JSON records of objects
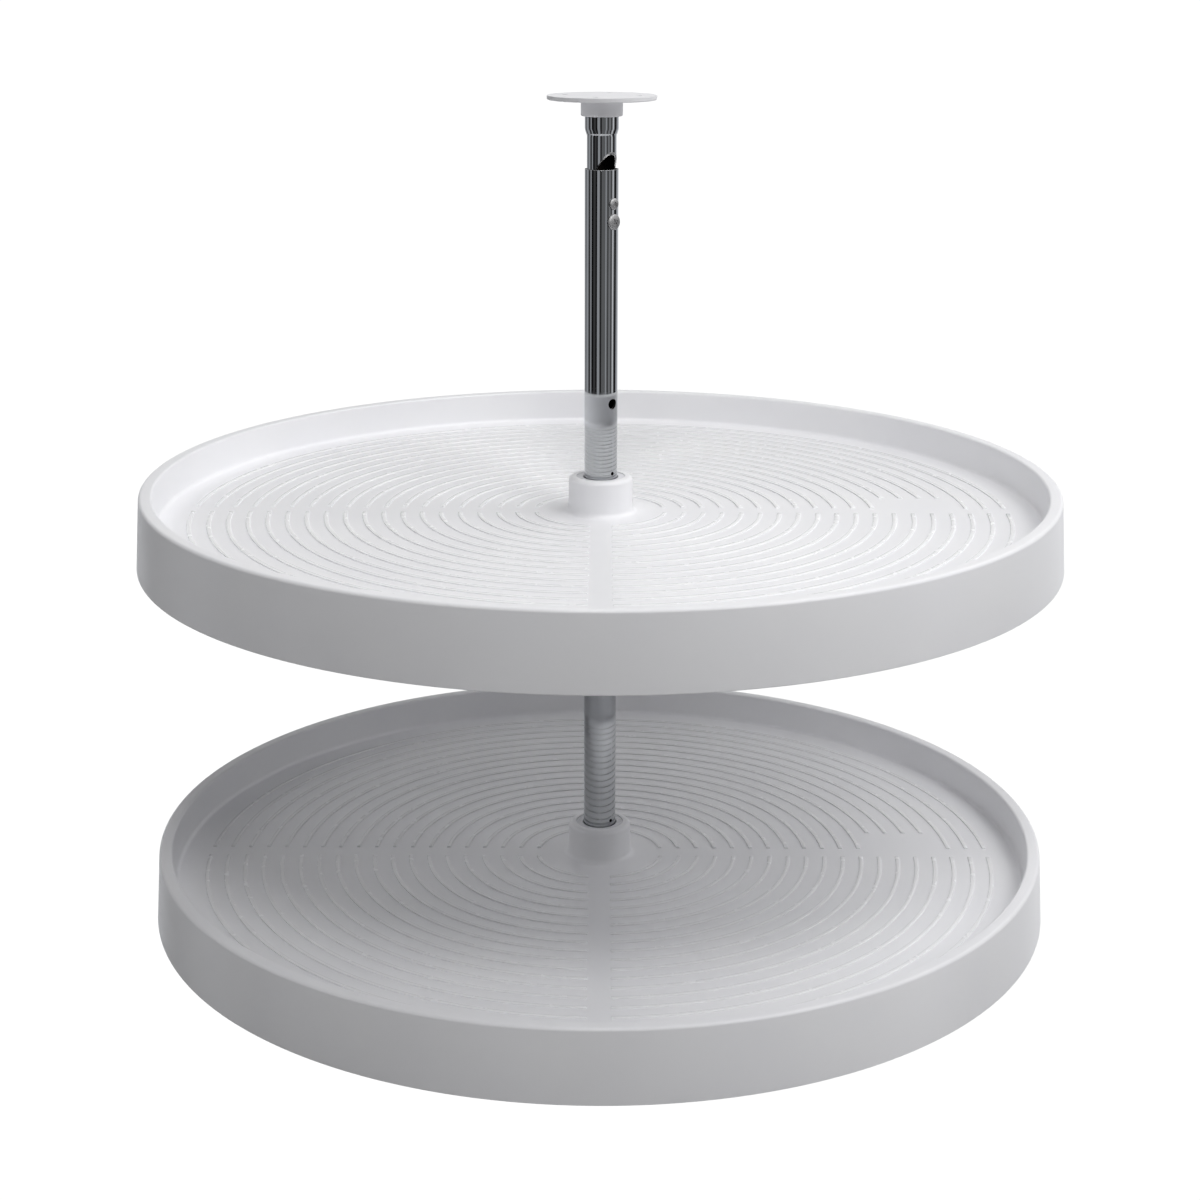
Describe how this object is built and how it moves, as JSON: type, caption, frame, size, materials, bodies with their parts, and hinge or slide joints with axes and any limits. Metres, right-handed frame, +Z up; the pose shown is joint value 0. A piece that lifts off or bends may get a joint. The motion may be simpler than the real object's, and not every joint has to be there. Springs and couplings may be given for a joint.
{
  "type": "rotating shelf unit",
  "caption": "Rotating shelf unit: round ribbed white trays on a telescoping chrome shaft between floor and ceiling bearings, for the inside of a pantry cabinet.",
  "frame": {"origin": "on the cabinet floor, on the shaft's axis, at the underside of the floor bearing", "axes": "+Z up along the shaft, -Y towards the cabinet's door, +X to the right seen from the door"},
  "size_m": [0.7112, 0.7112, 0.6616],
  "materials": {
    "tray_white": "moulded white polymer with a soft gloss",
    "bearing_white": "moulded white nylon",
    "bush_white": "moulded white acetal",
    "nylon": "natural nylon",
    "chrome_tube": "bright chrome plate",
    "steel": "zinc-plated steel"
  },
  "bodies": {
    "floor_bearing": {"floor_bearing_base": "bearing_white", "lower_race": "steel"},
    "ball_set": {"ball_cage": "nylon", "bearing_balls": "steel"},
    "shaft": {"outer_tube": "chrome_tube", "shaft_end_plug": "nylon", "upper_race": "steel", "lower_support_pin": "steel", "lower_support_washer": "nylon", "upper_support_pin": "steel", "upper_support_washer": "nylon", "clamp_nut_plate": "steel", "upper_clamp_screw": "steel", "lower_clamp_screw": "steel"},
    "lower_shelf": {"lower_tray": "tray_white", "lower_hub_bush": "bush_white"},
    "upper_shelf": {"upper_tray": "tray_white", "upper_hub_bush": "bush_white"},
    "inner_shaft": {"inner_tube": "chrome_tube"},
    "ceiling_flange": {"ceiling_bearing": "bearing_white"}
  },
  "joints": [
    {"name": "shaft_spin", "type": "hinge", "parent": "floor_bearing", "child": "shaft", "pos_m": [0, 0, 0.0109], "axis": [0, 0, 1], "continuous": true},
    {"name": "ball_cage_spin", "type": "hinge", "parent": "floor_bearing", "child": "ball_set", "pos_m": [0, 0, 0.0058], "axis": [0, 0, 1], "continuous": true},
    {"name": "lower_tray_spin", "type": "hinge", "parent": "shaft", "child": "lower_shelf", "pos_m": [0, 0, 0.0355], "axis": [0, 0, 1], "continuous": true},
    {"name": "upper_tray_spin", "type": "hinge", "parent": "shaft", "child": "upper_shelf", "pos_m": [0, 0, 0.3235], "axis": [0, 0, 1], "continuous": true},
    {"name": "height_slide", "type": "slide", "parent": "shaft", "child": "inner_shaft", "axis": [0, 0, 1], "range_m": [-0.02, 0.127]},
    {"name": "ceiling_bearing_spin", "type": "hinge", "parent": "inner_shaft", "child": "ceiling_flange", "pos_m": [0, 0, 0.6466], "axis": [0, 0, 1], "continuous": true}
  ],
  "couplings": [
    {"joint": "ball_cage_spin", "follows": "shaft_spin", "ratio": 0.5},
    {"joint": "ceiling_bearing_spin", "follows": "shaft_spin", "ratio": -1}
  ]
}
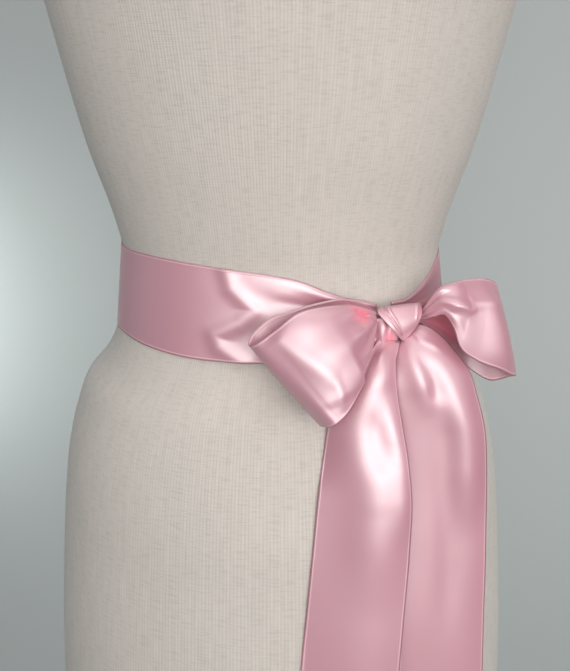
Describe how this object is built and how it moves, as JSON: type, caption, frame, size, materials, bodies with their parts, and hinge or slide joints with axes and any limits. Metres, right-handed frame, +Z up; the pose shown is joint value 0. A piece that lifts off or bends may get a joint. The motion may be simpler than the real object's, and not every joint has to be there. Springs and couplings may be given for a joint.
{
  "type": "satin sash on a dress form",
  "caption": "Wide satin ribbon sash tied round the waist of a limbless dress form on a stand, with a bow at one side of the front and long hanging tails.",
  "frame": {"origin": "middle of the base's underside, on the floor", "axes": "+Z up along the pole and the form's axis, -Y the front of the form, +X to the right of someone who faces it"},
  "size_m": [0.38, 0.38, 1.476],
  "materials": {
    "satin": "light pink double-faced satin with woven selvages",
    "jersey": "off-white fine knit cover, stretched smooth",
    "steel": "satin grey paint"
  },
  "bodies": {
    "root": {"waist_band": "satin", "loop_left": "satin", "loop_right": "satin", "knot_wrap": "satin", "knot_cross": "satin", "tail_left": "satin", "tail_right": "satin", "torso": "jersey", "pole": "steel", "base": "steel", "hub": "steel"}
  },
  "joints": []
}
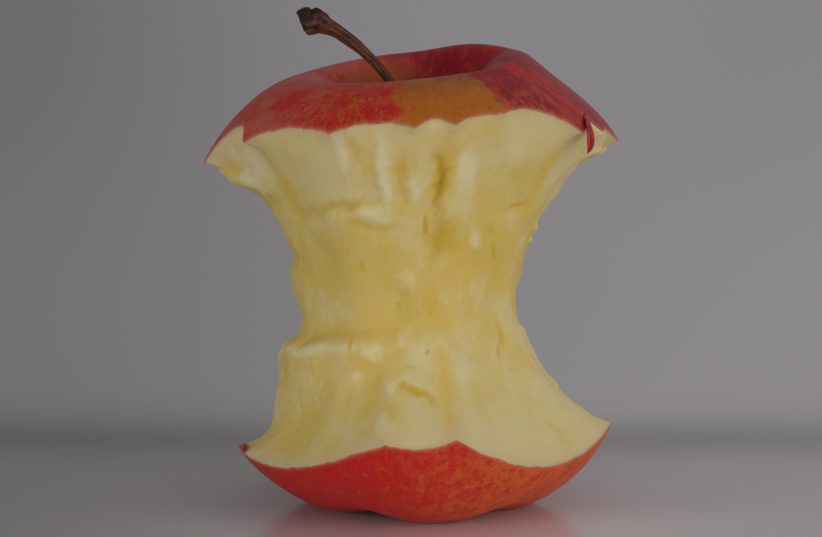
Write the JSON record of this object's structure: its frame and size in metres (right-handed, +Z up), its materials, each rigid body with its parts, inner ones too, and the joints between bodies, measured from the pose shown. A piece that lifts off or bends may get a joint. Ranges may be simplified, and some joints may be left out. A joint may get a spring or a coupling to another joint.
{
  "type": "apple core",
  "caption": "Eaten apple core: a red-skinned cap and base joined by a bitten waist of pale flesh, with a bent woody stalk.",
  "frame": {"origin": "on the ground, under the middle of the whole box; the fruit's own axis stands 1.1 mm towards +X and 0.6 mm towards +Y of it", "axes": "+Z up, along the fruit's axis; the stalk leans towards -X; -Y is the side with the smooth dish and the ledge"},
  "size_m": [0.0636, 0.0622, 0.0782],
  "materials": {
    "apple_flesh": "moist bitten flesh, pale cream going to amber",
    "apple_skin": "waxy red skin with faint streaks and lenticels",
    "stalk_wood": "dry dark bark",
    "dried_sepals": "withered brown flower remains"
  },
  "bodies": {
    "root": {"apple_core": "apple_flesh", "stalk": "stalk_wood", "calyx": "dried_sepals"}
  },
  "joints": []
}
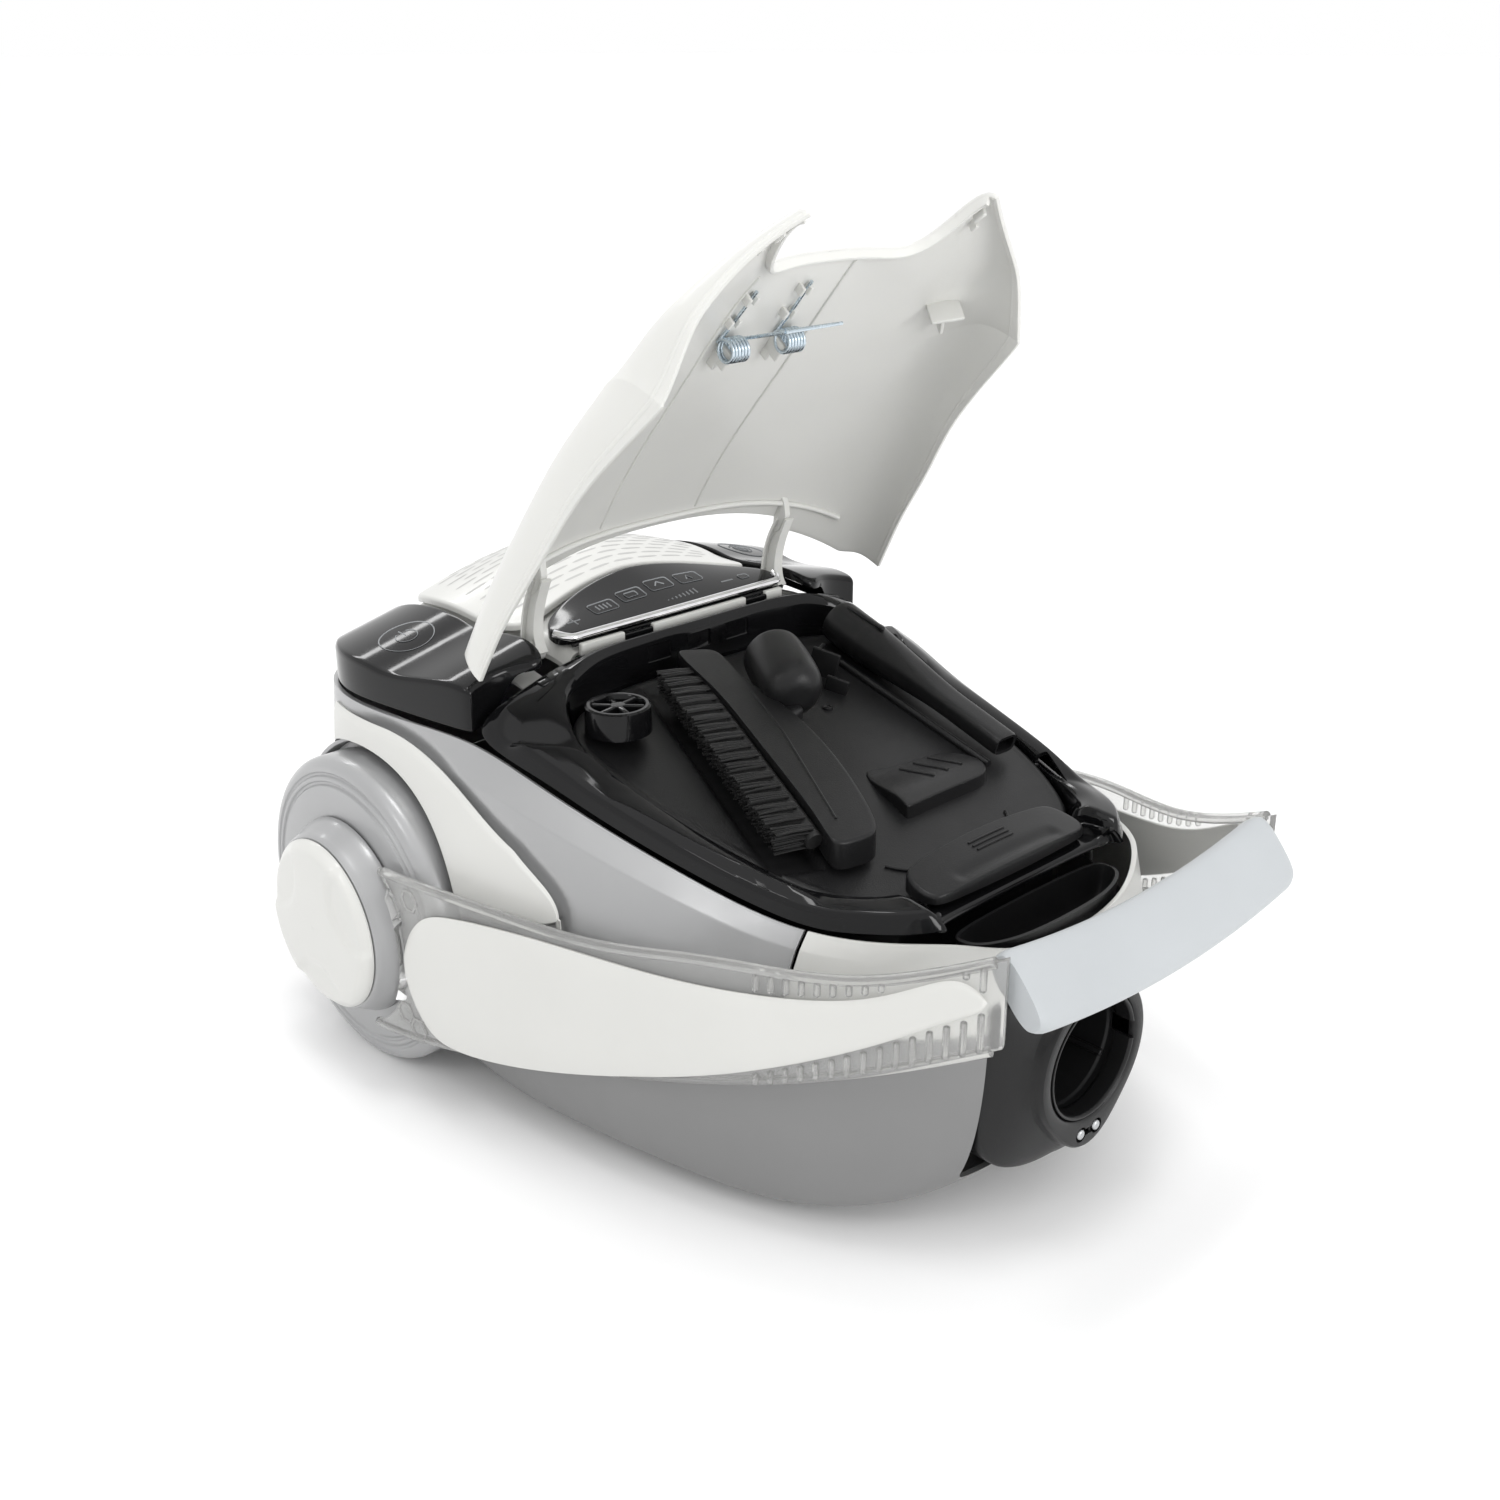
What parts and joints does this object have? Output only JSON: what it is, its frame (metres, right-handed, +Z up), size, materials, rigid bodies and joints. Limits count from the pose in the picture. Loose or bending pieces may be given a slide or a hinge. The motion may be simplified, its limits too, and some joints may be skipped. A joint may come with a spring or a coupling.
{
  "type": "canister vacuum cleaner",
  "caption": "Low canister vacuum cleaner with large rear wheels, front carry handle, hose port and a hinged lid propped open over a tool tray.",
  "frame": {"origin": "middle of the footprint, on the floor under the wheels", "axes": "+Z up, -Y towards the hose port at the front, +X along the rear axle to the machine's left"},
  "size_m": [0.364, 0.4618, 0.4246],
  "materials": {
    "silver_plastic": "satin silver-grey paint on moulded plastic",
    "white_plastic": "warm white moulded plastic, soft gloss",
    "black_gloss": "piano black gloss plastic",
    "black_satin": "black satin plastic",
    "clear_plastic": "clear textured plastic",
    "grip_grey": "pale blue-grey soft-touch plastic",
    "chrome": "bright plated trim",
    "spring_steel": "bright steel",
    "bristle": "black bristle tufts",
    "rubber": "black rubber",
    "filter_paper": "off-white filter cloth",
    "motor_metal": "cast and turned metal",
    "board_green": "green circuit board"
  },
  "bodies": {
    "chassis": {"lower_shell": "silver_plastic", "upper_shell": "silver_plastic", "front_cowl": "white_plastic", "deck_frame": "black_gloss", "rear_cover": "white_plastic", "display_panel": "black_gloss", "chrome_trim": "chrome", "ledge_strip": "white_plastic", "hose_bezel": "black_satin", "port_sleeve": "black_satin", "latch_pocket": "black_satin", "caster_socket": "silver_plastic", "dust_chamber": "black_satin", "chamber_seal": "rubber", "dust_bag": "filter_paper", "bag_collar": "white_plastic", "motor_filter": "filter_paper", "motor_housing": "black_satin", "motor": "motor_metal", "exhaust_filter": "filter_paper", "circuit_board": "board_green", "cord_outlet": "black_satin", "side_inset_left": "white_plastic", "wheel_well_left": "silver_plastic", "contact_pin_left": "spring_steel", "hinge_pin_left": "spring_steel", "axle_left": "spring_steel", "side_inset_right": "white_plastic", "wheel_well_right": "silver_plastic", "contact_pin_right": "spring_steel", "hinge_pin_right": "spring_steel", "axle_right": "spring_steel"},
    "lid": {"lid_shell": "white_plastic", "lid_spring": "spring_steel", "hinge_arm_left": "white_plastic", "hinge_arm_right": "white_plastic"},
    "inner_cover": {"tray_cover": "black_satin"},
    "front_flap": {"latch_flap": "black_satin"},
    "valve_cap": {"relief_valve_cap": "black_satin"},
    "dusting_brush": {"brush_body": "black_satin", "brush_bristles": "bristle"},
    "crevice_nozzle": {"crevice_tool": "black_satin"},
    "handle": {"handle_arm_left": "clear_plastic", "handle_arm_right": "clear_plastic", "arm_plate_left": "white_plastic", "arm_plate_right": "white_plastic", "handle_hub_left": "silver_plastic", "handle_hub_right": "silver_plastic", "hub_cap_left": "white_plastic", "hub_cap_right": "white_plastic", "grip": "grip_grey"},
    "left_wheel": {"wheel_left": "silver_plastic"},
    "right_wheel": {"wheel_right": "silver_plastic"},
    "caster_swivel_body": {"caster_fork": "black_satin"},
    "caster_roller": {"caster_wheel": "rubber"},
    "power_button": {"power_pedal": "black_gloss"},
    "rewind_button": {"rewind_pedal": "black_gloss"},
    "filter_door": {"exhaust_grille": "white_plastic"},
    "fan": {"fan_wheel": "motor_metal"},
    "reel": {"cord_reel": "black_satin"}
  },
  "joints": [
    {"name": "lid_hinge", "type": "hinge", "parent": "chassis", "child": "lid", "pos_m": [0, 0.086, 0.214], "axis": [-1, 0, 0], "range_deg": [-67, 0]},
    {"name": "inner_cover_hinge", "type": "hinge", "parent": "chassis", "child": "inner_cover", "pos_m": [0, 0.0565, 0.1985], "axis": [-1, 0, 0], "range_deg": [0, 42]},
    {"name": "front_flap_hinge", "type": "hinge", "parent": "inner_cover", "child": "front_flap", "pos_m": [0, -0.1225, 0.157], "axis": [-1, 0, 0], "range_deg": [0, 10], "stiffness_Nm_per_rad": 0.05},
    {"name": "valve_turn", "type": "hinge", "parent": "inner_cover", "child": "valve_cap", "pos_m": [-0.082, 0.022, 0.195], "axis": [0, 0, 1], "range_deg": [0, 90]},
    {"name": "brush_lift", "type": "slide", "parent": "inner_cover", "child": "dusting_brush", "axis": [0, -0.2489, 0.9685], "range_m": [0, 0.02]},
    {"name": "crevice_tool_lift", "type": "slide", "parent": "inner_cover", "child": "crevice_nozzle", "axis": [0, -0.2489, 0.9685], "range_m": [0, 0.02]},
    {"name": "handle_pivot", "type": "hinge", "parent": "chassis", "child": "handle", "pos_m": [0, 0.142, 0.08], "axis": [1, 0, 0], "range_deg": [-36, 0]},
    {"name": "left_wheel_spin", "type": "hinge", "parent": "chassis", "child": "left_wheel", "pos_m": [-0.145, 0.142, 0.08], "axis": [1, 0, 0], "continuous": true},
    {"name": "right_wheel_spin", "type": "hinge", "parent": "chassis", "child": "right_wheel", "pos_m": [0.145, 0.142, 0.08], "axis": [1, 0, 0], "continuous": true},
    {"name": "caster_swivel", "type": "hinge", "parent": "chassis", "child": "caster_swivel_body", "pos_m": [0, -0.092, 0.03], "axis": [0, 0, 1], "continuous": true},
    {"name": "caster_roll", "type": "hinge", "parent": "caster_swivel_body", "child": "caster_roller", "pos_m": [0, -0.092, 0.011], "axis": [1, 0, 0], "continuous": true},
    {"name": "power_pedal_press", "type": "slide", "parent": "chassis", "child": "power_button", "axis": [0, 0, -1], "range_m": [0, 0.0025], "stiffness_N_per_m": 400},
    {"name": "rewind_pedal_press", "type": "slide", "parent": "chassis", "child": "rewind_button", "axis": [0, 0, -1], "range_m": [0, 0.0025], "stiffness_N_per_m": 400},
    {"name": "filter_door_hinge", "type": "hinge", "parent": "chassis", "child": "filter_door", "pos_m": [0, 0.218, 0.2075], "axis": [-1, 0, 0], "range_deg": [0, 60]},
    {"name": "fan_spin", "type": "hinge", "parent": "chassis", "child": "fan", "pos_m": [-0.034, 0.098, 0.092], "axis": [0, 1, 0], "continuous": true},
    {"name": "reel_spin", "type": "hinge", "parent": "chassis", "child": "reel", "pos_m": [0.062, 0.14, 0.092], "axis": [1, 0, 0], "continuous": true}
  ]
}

> _Given exercise_
Search the data for "rigid". Copy every line that has it.

> _Solution to this problem_
Write the JSON record of this object's structure: its frame and size in metres (right-handed, +Z up), its materials, each rigid body with its parts, inner ones too, and the joints between bodies, measured from the pose shown. A piece that lifts off or bends may get a joint. Ranges may be simplified, and some joints may be left out. A joint may get a spring or a coupling to another joint.
What parts and joints does this object have? Output only JSON: what it is, its frame (metres, right-handed, +Z up), size, materials, rigid bodies and joints. Limits count from the pose in the picture. Loose or bending pieces may be given a slide or a hinge. The motion may be simplified, its limits too, and some joints may be skipped. A joint may come with a spring or a coupling.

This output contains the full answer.